The benefits of empowered teamwork are one subset of the benefits of Agile software development. Having served as a project manager in an Agile company, I have seen this firsthand, but a talk by an "Agilista" last night confirmed my belief.
If you know about Agile, you might want to skip down three paragraphs as I explain it to newcomers. Traditional "waterfall" methods start a software project with an attempt to capture everything the end user needs to do and estimate the time and money needed. Once that information is approved, next comes design of the software. Then the software is created ("coded"). Next comes the testing phase, during which mistakes ("bugs") are fixed until the client accepts the software. Finally comes rollout of the product. Each step flows downward into the next, hence the "waterfall" allusion.
In Agile, an initial set of requirements is collected and prioritized by a "product owner" working with the client. These are broken into small chunks, feature by feature, and captured in a "product backlog." The product owner, a facilitator, and the other team members take a short period to do some initial design work. Then they decide how many of the features they can finish within a pre-selected time, usually two to four weeks. In perhaps the best known Agile method, the period is a "Scrum" and the facilitator is a "Scrum Master." Once the team decides what to do, that set cannot be changed short of an emergency. The team then does a mini-waterfall of sorts, finishing the selected set of features to the degree they could be released to the customer (whether or not they are right then). After a demo and lessons-learned review, they repeat the whole process with the next set of features, starting the next business day. They're done with the whole thing when the customer says they're done.
At a meeting of the local chapter of the Association of IT Professionals, Robert Galen spoke on "Mature Agile Teams--Sixteen Essential Patterns." Galen is director of research and development at iContact, an e-mail marketing company, and also has his own Agile consulting practice. Along with making me feel better about two points over which I parted ways with the aforementioned company--for those keeping score, I was right on one and half-right on the other--he provided a number of points about teamwork that work in any environment.

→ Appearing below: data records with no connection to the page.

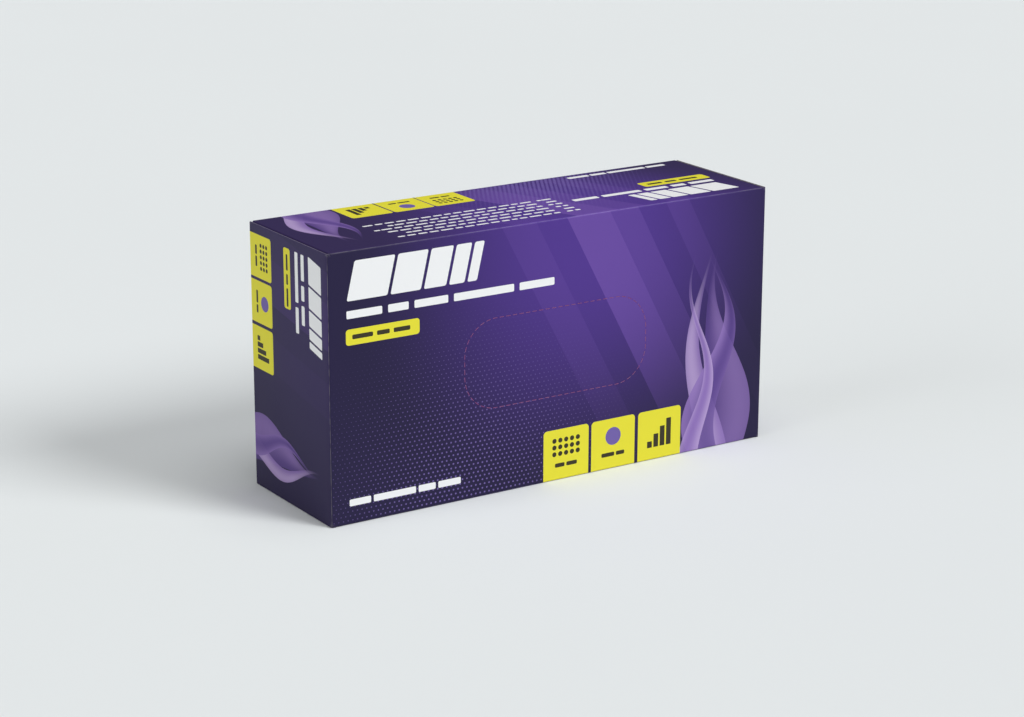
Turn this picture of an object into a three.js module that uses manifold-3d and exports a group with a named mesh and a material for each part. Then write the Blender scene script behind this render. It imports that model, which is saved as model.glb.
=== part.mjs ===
// A sealed folding carton for disposable gloves, cut and folded from thin paperboard.
// Four panels wrap round as an open sleeve, closed along its lower back edge by a glue flap.
// Each end is shut by four flaps glued on each other: two dust flaps from the top and bottom
// panels, then an inner flap from the back panel, then the outer flap from the front panel.
// A rounded panel in the front is cut round its edge but for a ring of small nicks, and is
// torn out to reach the gloves.
//
// Millimetres, +Z up. The origin is the centre of the bottom panel's outer face. The front
// panel faces -Y, and the length runs along X.

import * as THREE from "three";
import { mergeVertices } from "three/addons/utils/BufferGeometryUtils.js";
import Module from "manifold-3d";

const wasm = await Module();
wasm.setup();

// The carton's outside
const cartonLength = 240;
const cartonDepth = 72;
const cartonHeight = 126;

// The board and its folds
const board = 0.5;
const foldInside = 0.4;
const foldSegments = 5;
const layerGap = 0.1;
const creaseGap = 0.15;

// The glue seam along the lower back edge
const glueFlapWidth = 15;
const glueFlapMitre = 5;
const seamEdgeLift = 0.6;

// The tear-out panel, centred on the front panel
const openingWidth = 100.4;
const openingHeight = 42.6;
const openingRadius = 17;
const kerf = 0.4;
const nickPitch = 3.6;
const nickWidth = 1.2;
const nickGap = 0.1;
const cornerSegments = 14;

// The end flaps: how far each stops short of the panel opposite and of the panels beside it
const outerFlapShort = 0.3;
const outerFlapInset = 0.2;
const innerFlapShort = 1;
const innerFlapInset = 0.8;
const dustFlapLength = 36;
const dustFlapInset = 0.6;
const dustFlapTaper = 4;
const dustFlapCorner = 6;
const flapCorner = 0.4;
const flapCornerSegments = 4;

// Worked out from the sizes above
const halfLength = cartonLength / 2;
const halfDepth = cartonDepth / 2;
const middleHeight = cartonHeight / 2;
const layerPitch = board + layerGap;
const buriedLayers = 2;
const foldRadius = foldInside + board;
const sleeveHalf = halfLength - buriedLayers * layerPitch - foldRadius - creaseGap;

const printed = { color: 0x3a3160, roughness: 0.42, metalness: 0 };
const tearOut = { color: 0x4a3a78, roughness: 0.42, metalness: 0 };
const greyback = { color: 0xb9b4a8, roughness: 0.9, metalness: 0 };

// A geometry as a solid that can be joined and cut
function solidOf(geometry) {
  const bare = geometry.clone();
  bare.deleteAttribute("normal");
  bare.deleteAttribute("uv");
  const merged = mergeVertices(bare, 1e-4);
  return new wasm.Manifold(
    new wasm.Mesh({
      numProp: 3,
      vertProperties: Float32Array.from(merged.attributes.position.array),
      triVerts: Uint32Array.from(merged.index.array),
    }),
  );
}

// A solid as a geometry, with its own flat normals
function geometryOf(solid) {
  const mesh = solid.getMesh();
  const geometry = new THREE.BufferGeometry();
  geometry.setAttribute("position", new THREE.BufferAttribute(mesh.vertProperties, 3));
  geometry.setIndex(new THREE.BufferAttribute(mesh.triVerts, 1));
  const flat = geometry.toNonIndexed();
  flat.computeVertexNormals();
  return flat;
}

function piece(name, geometry, look) {
  const mesh = new THREE.Mesh(geometry, new THREE.MeshStandardMaterial(look));
  mesh.name = name;
  return mesh;
}

// Points round a fold's arc, from one angle to another
function arc(x, y, radius, from, to, segments = foldSegments) {
  const points = [];
  for (let i = 0; i <= segments; i++) {
    const angle = from + ((to - from) * i) / segments;
    points.push(new THREE.Vector2(x + radius * Math.cos(angle), y + radius * Math.sin(angle)));
  }
  return points;
}

// An outline drawn in the YZ plane, made a solid that runs from x = -half to x = half
function alongLength(outline, half) {
  const geometry = new THREE.ExtrudeGeometry(new THREE.Shape(outline), {
    depth: 2 * half,
    bevelEnabled: false,
  });
  const axes = new THREE.Matrix4().makeBasis(
    new THREE.Vector3(0, 1, 0),
    new THREE.Vector3(0, 0, 1),
    new THREE.Vector3(1, 0, 0),
  );
  return geometry.applyMatrix4(axes.setPosition(-half, 0, 0));
}

// An outline drawn in the XZ plane, made a solid between two depths
function throughDepth(outline, fromY, toY) {
  const geometry = new THREE.ExtrudeGeometry(new THREE.Shape(outline), {
    depth: toY - fromY,
    bevelEnabled: false,
  });
  const axes = new THREE.Matrix4().makeBasis(
    new THREE.Vector3(1, 0, 0),
    new THREE.Vector3(0, 0, 1),
    new THREE.Vector3(0, -1, 0),
  );
  return geometry.applyMatrix4(axes.setPosition(0, toY, 0));
}

// The sleeve's strip of board in section: up the back, over the top, down the front, along
// the bottom, and up inside the back panel as the glue flap
function sleeveSection() {
  const quarter = Math.PI / 2;
  const top = cartonHeight - foldRadius;
  const side = halfDepth - foldRadius;
  const seamFold = halfDepth - layerPitch - foldRadius;
  const flapOuter = halfDepth - layerPitch;
  const flapInner = flapOuter - board;
  const outside = [
    new THREE.Vector2(halfDepth, seamEdgeLift),
    ...arc(side, top, foldRadius, 0, quarter),
    ...arc(-side, top, foldRadius, quarter, 2 * quarter),
    ...arc(-side, foldRadius, foldRadius, 2 * quarter, 3 * quarter),
    ...arc(seamFold, foldRadius, foldRadius, 3 * quarter, 4 * quarter),
    new THREE.Vector2(flapOuter, glueFlapWidth),
  ];
  const inside = [
    new THREE.Vector2(flapInner, glueFlapWidth),
    ...arc(seamFold, foldRadius, foldInside, 4 * quarter, 3 * quarter),
    ...arc(-side, foldRadius, foldInside, 3 * quarter, 2 * quarter),
    ...arc(-side, top, foldInside, 2 * quarter, quarter),
    ...arc(side, top, foldInside, quarter, 0),
    new THREE.Vector2(halfDepth - board, seamEdgeLift),
  ];
  return [...outside, ...inside];
}

// A point on a rounded rectangle about the front panel's middle, and the way out of it there.
// The way along is measured from the middle of the top edge, clockwise seen from the front.
function roundedRing(width, height, radius) {
  const flatX = width / 2 - radius;
  const flatZ = height / 2 - radius;
  const bend = (Math.PI / 2) * radius;
  const stretches = [
    { run: flatX, cornerX: flatX, cornerZ: flatZ, outAngle: Math.PI / 2 },
    { run: 2 * flatZ, cornerX: flatX, cornerZ: -flatZ, outAngle: 0 },
    { run: 2 * flatX, cornerX: -flatX, cornerZ: -flatZ, outAngle: -Math.PI / 2 },
    { run: 2 * flatZ, cornerX: -flatX, cornerZ: flatZ, outAngle: -Math.PI },
    { run: flatX, cornerX: 0, cornerZ: flatZ, outAngle: Math.PI / 2 },
  ];
  const around = 4 * flatX + 4 * flatZ + 4 * bend;
  function at(distance) {
    let left = distance % around;
    for (const { run, cornerX, cornerZ, outAngle } of stretches) {
      const short = Math.max(run - left, 0);
      const angle = outAngle - Math.max(left - run, 0) / radius;
      const outX = Math.cos(angle);
      const outZ = Math.sin(angle);
      if (left <= run + bend) {
        const x = cornerX + radius * outX - short * Math.sin(outAngle);
        const z = cornerZ + radius * outZ + short * Math.cos(outAngle);
        return { x, z, outX, outZ };
      }
      left -= run + bend;
    }
    throw new Error("past the end of the ring");
  }
  return { around, at };
}

const ring = roundedRing(openingWidth, openingHeight, openingRadius);

// A point of the ring, moved out of it by an amount, at its place on the front panel
function onFront(distance, out) {
  const p = ring.at(distance);
  return new THREE.Vector2(p.x + p.outX * out, middleHeight + p.z + p.outZ * out);
}

// The opening's outline: the ring, half a kerf further out
function openingOutline() {
  const steps = 4 * cornerSegments * 2;
  const points = [];
  for (let i = 0; i < steps; i++) {
    points.push(onFront((ring.around * i) / steps, kerf / 2));
  }
  return points.reverse();
}

// The tear-out panel's outline: half a kerf inside the ring, with a nick at each pitch that
// crosses the kerf
function dispensingOutline() {
  const nicksPerQuarter = Math.max(1, Math.round(ring.around / 4 / nickPitch));
  const nicks = 4 * nicksPerQuarter;
  const pitch = ring.around / nicks;
  const half = Math.min(nickWidth, pitch / 2) / 2;
  const inner = -kerf / 2;
  const tip = kerf / 2 - nickGap;
  const points = [];
  for (let i = 0; i < nicks; i++) {
    const middle = pitch * i;
    points.push(onFront(middle + half, tip));
    points.push(onFront(middle + half, inner));
    points.push(onFront(middle + pitch / 2, inner));
    points.push(onFront(middle + pitch - half, inner));
    points.push(onFront(middle + pitch - half, tip));
  }
  return points.reverse();
}

// The sleeve: its section along the length, with the opening cut through the front panel and
// both ends of the glue flap mitred
function makeSleeve() {
  const section = solidOf(alongLength(sleeveSection(), sleeveHalf));
  const cutFrom = -halfDepth - board;
  const cutTo = -halfDepth + 2 * board;
  let sleeve = section.subtract(solidOf(throughDepth(openingOutline(), cutFrom, cutTo)));
  for (const side of [-1, 1]) {
    const wedge = [
      new THREE.Vector2(side * (sleeveHalf + board), foldRadius),
      new THREE.Vector2(side * sleeveHalf, foldRadius),
      new THREE.Vector2(side * (sleeveHalf - glueFlapMitre), glueFlapWidth),
      new THREE.Vector2(side * (sleeveHalf - glueFlapMitre), glueFlapWidth + board),
      new THREE.Vector2(side * (sleeveHalf + board), glueFlapWidth + board),
    ];
    const layerFrom = halfDepth - board - layerGap / 2 - 2 * board;
    const layerTo = halfDepth - board - layerGap / 2;
    const cutter = throughDepth(side > 0 ? wedge.reverse() : wedge, layerFrom, layerTo);
    sleeve = sleeve.subtract(solidOf(cutter));
  }
  return piece("sleeve", geometryOf(sleeve), printed);
}

function makeDispensingPanel() {
  const outline = dispensingOutline();
  return piece("dispensing_panel", throughDepth(outline, -halfDepth, -halfDepth + board), tearOut);
}

// A flap in its own frame: its hinge runs along X, the sleeve's end is at Y 0, the panel that it
// hangs from faces +Z, and the flap hangs down. The layer counts inwards from the carton's end.
function flapSection(layer, length) {
  const quarter = Math.PI / 2;
  const bendStart = creaseGap + (buriedLayers - layer) * layerPitch;
  const face = bendStart + foldRadius;
  const points = [
    new THREE.Vector2(creaseGap, 0),
    ...arc(bendStart, -foldRadius, foldRadius, quarter, 0),
    new THREE.Vector2(face, -length),
    new THREE.Vector2(face - board, -length),
    ...arc(bendStart, -foldRadius, foldInside, 0, quarter),
    new THREE.Vector2(creaseGap, -board),
  ];
  return points.filter((p, i) => i === 0 || p.distanceTo(points[i - 1]) > 1e-6);
}

// The flap's outline seen from the carton's end: full width at the hinge, narrower by the taper
// on each side at the free edge, whose two corners are rounded
function flapOutline(width, length, taper, corner) {
  const half = width / 2;
  const tip = half - taper;
  const lean = Math.atan2(taper, length);
  const inset = corner * Math.tan((Math.PI / 2 - lean) / 2);
  const right = [
    ...arc(tip - inset, corner - length, corner, -Math.PI / 2, -lean, flapCornerSegments),
    new THREE.Vector2(half, 0),
    new THREE.Vector2(half, board),
  ];
  const left = right.map((p) => new THREE.Vector2(-p.x, p.y)).reverse();
  return [...left, ...right];
}

function flapGeometry(layer, width, length, taper, corner) {
  const strip = new THREE.ExtrudeGeometry(new THREE.Shape(flapSection(layer, length)), {
    depth: width + 2 * board,
    bevelEnabled: false,
  });
  const alongHinge = new THREE.Matrix4().makeBasis(
    new THREE.Vector3(0, 1, 0),
    new THREE.Vector3(0, 0, 1),
    new THREE.Vector3(1, 0, 0),
  );
  strip.applyMatrix4(alongHinge.setPosition(-width / 2 - board, 0, 0));
  const reach = halfLength - sleeveHalf + board;
  const outline = throughDepth(flapOutline(width, length, taper, corner), -board, reach);
  return geometryOf(solidOf(strip).intersect(solidOf(outline)));
}

// A flap's mesh turned and placed: along is the way out of the carton's end, up is the way that
// its parent panel faces, and hinge is the middle of that panel's end
function placedFlap(name, geometry, along, up, hinge, look) {
  const across = new THREE.Vector3().crossVectors(along, up);
  const frame = new THREE.Matrix4().makeBasis(across, along, up).setPosition(hinge);
  const mesh = piece(name, geometry, look);
  mesh.applyMatrix4(frame);
  return mesh;
}

// One end's four flaps, each hung on its own panel, from the outermost layer inwards
function makeEnd(side, end) {
  const along = new THREE.Vector3(end, 0, 0);
  const outer = flapGeometry(
    0,
    cartonHeight - 2 * outerFlapInset,
    cartonDepth - outerFlapShort,
    0,
    flapCorner,
  );
  const inner = flapGeometry(
    1,
    cartonHeight - 2 * innerFlapInset,
    cartonDepth - innerFlapShort,
    0,
    flapCorner,
  );
  const dust = flapGeometry(
    buriedLayers,
    cartonDepth - 2 * dustFlapInset,
    dustFlapLength,
    dustFlapTaper,
    dustFlapCorner,
  );
  const flaps = [
    { name: "outer_flap", geometry: outer, up: [0, -1, 0], look: printed },
    { name: "inner_flap", geometry: inner, up: [0, 1, 0], look: greyback },
    { name: "top_dust_flap", geometry: dust, up: [0, 0, 1], look: greyback },
    { name: "bottom_dust_flap", geometry: dust.clone(), up: [0, 0, -1], look: greyback },
  ];
  const group = new THREE.Group();
  for (const { name, geometry, up, look } of flaps) {
    const facing = new THREE.Vector3(...up);
    const hinge = new THREE.Vector3(
      end * sleeveHalf,
      facing.y * halfDepth,
      middleHeight + facing.z * middleHeight,
    );
    group.add(placedFlap(`${side}_${name}`, geometry, along, facing, hinge, look));
  }
  return group;
}

const carton = new THREE.Group();
carton.add(makeSleeve(), makeDispensingPanel(), makeEnd("left", -1), makeEnd("right", 1));

export default carton;
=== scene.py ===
import math
from collections import namedtuple

import bmesh
import bpy
from bpy.props import FloatProperty, FloatVectorProperty, IntProperty, PointerProperty
from bpy.types import Operator, Panel, PropertyGroup
from mathutils import Euler, Matrix, Vector


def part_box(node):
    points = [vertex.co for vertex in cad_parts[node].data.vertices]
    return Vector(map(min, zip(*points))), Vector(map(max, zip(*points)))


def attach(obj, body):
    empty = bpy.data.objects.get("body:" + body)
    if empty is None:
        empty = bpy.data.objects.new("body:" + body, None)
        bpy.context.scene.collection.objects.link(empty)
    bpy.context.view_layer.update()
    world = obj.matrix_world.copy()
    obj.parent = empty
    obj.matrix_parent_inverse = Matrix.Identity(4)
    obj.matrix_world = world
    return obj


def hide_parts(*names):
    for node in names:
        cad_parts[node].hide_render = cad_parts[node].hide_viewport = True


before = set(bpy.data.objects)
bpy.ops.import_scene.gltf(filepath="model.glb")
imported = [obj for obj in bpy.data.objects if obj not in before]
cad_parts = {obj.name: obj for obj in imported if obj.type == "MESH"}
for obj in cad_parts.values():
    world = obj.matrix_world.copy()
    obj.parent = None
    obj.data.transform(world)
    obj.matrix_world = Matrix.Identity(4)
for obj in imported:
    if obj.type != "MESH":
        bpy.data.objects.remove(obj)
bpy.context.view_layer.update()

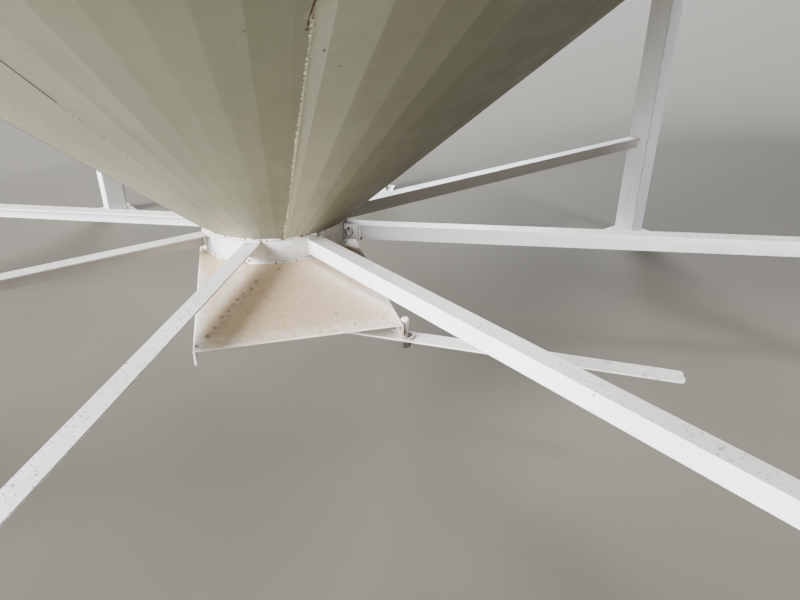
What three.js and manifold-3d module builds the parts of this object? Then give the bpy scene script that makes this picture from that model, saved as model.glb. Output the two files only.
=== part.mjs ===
// Hopper base of a farm grain silo: a cone of bent steel sheets inside a rim ring on eight legs,
// held at its outlet collar by eight radial angle struts and closed by a lever-operated slide gate.
// Millimetres, +Z up. The origin is on the ground under the cone's axis, and the gate opens
// towards -Y. Azimuths run counterclockwise from +X, seen from above.
import * as THREE from 'three';
import { mergeVertices } from 'three/addons/utils/BufferGeometryUtils.js';
import Module from 'manifold-3d';

const wasm = await Module();
wasm.setup();

// Shared: the clearance between touching pieces, and the gate's height over the ground
const gap = 0.3;
const plateTop = 475;

// Outlet collar
const collarRadius = 250;
const collarWall = 5;
const collarHeight = 80;
const collarSides = 64;
const collarTop = plateTop + collarHeight;

// Cone sheets, each bent along lines that run up the cone
const coneSlope = THREE.MathUtils.degToRad(40);
const sheetThickness = 4;
const sheetCount = 11;
const sheetSpan = 360 / sheetCount;
const seamGap = 0.5;
const frontSeamAzimuth = 271.9;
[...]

One of his 16 "patterns" was "Truly Collaborative Work." Examples on his slide included, "Developers willingly engage in Testing." This is not common in waterfall projects, and I have witnessed how it improves quality and cooperation. Another point was, "Members help each other out." Science has shown that "organizational citizenship behaviors" improve team performance. "Listening to each other; mutual respect" appeared as well. In poorly performing teams, people listen at each other, listening but not really hearing (hence my Active Listening class).
"Behaving Like a Team" was another of Galen's patterns. I especially liked his point about "Providing each other congruent feedback." Agile promotes a practice I suggest for all teams in my teamwork book, daily "stand-up" meetings. These are conducted literally standing up, for a maximum of 15 minutes. Each member reports on only three things: what I did in the prior work day, what I plan on doing the next day, and any blocks I've run into. The last item becomes a top-priority action item for the facilitator. Galen said members of effective teams also participate in "Passionate debate." He added "conflict," but I later suggested the word "confrontation." The scientific evidence shows that conflict of any type harms teams, but members must be willing to confront each other to make better decisions. Galen also said members will spend personal time together and succeed or fail "as a team."
The research literature supports the use of self-managed or self-directed teams in most circumstances. Under his pattern, "Quality on all fronts," Galen said Agile teams are "Self-inspecting; self-policing; self-learning."
He did an excellent job of defining the role of the supervisor of a self-managed team. My oft-repeated summary is, "Tell the team what direction you need it to go, give it its boundaries, and get out of the way." Then you fall in behind, making sure the team has the resources it needs and nudging it to stay on course. A previous speaker last night had a great analogy. Josh Anderson, Agile Coach at Teradata, likened this to raising the bumpers when you take kids bowling, so their balls stay out of the gutters. Galen's related pattern was "Saying NO as a Leader." He emphasized that managers can't just walk away from the team, and added in bullet points:
- "Sometimes direction is required."
- "Courage to tell it like it is."
- "Behind the scenes, 1:1 Coaching..."
Finally, he emphasized, members' first loyalty must be to the team. This made me uncomfortable, because plenty of teams have failed by focusing too much on themselves. But Agile's emphasis on including at each step the customer's representative (the product owner), and often the customer, is a perfect way to align team cohesion with business goals.